With seven character designs finished, we asked Aaron to create a poster series that is now a part of  the Spirit of Nashville Collection. (We are always adding new Nashville-themed prints that celebrate Music City’s unique history and charm.) These lovely 18" x 24" and 11" x 14" prints are available for purchase on our site.











Check out Fat Bottom's website for more info:

Creative Director: Joel Anderson
Logo Designer: Ligia Teodosiu, Joel Anderson
Illustrators: Aaron Johnson, Andy Gregg, Ligia Teodosiu, Joel Anderson
Packaging Designers: Joel Anderson, Aaron Johnson


Thursday, October 16, 2014

Hauntings of Hermitage




It's the time of the year for Halloween themed posters, and this year we were fortunate to have the opportunity to make one. Our project began when The Hermitage asked us to redesign their logo to reflect their new direction. They wanted to rebrand the site as as Andrew Jackson's Hermitage and make our nation's seventh president more prominent in the name and logo.

Located in Middle Tennessee, Andrew Jackson's Hermitage gives tours that tell the story of how 1000 acres changed from frontier forest to Andrew Jackson’s prosperous farm, deteriorated into post-Civil War dilapidation and was finally rescued to its current state as a public museum and National Historic Landmark.
We started with the portrait of Old Hickory himself. Fun fact; the $20 bill is one of the most circulated pieces of currency in the world. This makes his portrait one of the most recognizable faces around. Illustrator Aaron Johnson came up with a few different ways to depict the iconic portrait based on classic paintings of Andrew. Once AJ had drawn a few AJs we all took a shot at different configurations.

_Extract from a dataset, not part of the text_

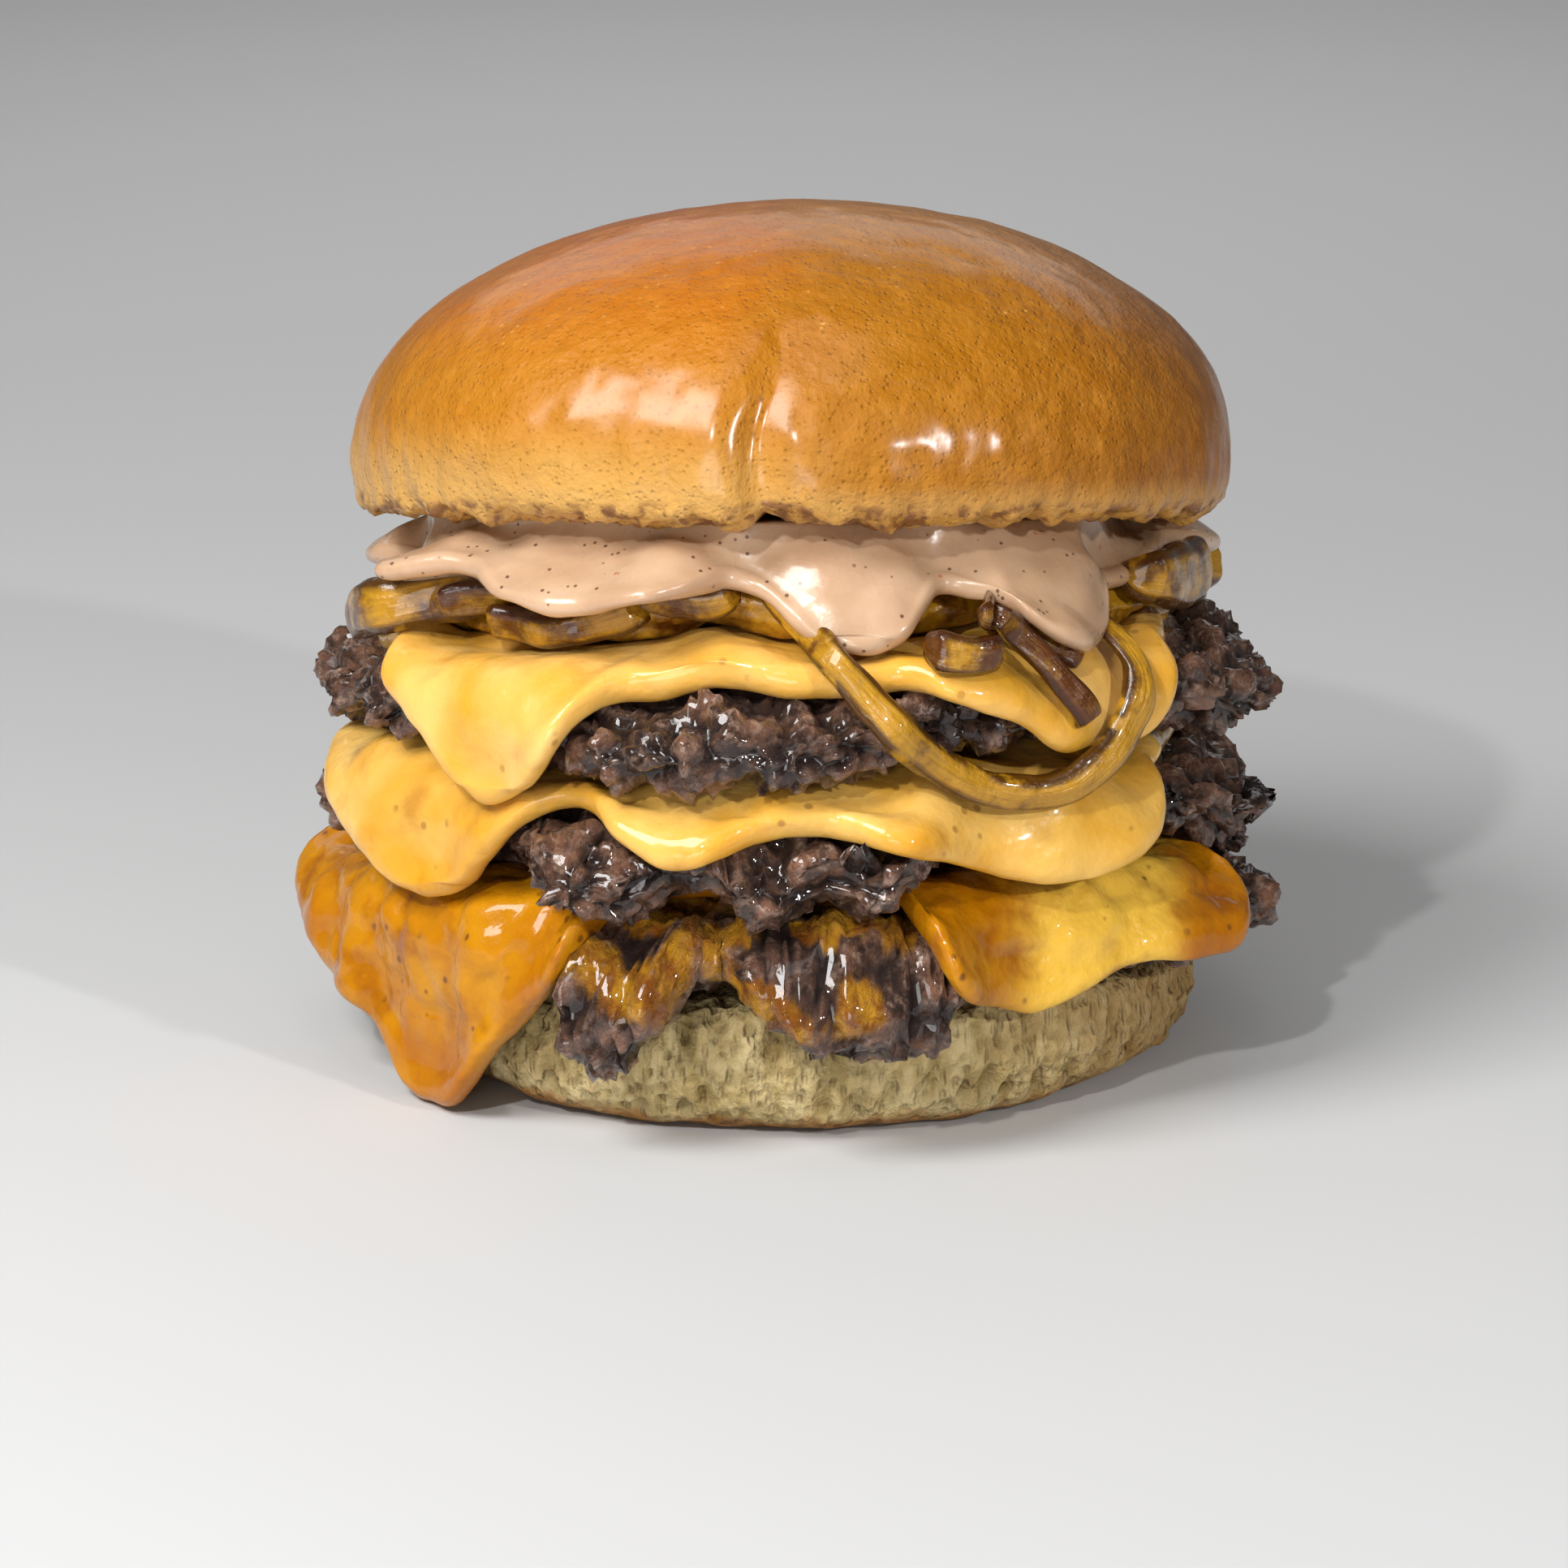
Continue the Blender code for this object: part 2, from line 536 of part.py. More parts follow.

The client picked a style they liked and Aaron finished it out in color. One of the challenges was making Andrew's signature more legible so that it can read well when seen at a glance. To accomplish this Aaron used letters from different scans of signature provided by The Hermitage. The client wanted a logo with the portrait off to the left, and we also created a centered version for use on their sign. 

The Hermitage hosts an annual Halloween event with rides. ghost stories, and a mystery trail. This year's theme was based on Edgar Allen Poe's classic horror stories, which are featured in the mystery trail. You can find our more about the event here. 

Aaron designed a poster that highlighted themes from the two Poe stories featured at the event: The Raven and The Fall of the house of Usher.



If you live near Middle Tennessee and haven't been to The Hermitage we recommend checking out their historic site or attending one of their events. Here's a link to their Facebook page. 



Monday, September 22, 2014

Switters Iced Coffee Branding & Packaging



We love coffee. And we love working with local artisans and small biz owners. So when we got a call from the folks at Switters about creating a logo and developing a band look for their new iced coffee product, the answer was as obvious as if you had asked “Does Juan Valdez have an overworked donkey?” We met with Kyle and his wife Sheri—two hip young entrepreneurs who really know their stuff about coffee—to find out how we could help them turn their dream into a reality.

After hearing about their passion for making amazing coffee, and after tasting some of their off-the-charts chilled caffeinated delights, we started working on rough logo sketches. We like to capture the essence of a brand in our initial concept sketches. A logo is like meeting someone for the first time... (you often make up your mind about them before you really even know them.) So a logo must give off the right first impression.

We started with sketches and then moved to tighter vector art, after a general direction was established. Several of us submitted logo ideas. This is how we work—as a team, we all brainstorm and throw in ideas. Each of us renders our own ideas and then we present the best ones to the client.

They happened to pick a logo concept by Joel Anderson (Anderson Design Group’s founder and Creative Director) so he was tagged with the honor of finishing out the brand mark.

After our friends chose a concept, we did a few more rounds of subtle tweaks, enhancing the brand mark by degrees. (We consider our clients to be our friends because they entrust their hopes and dreams to us and we end up communicating quite a bit during the whole process!) The winning logo concept featured a single glorious coffee bean shining like a great idea that the world has not heard about yet. The name Switters was below the shining bean (we still are not sure what Switters means, but it is very memorable and fun to say!) Then a heart symbolizing a passion for brewing and drinking coffee was set behind the words Iced Coffee. The bottom of the logo tapered to a point which released a single droplet of the nectar of the gods. 

The logo—like any good brand mark—said it all via type and imagery.


Next, Joel experimented with color. He chose coffee colors to convey from a distance that this was not grape jelly or lime juice. Beyond dark brown, light brown and cream, another accent color was needed to help draw the eye to the brand. Red was eye catching, but it is a hot color, and this is an iced coffee product. So he experimented with some icy cool colors. The resulting color palette was established. It said iced coffee. It suggested all-natural ingredients and a simple, good artisan-crafted product.



Once the logo was approved, Joel started working on label designs. Kyle and Sheri started out with 2 flavors—Black Coffee and Sweet Coffee (which has sweetened condensed milk in it.) A few weeks later, they added honey-sweetened coffee. This 3rd design needed a bee, some golden color, and a honey comb pattern to set it apart from the other 2 flavors. 

The results have been great. We created a SOLD HERE sign and an ad to get the word out. Whole Foods picked up the coffee immediately, and our friends are now on their way to success.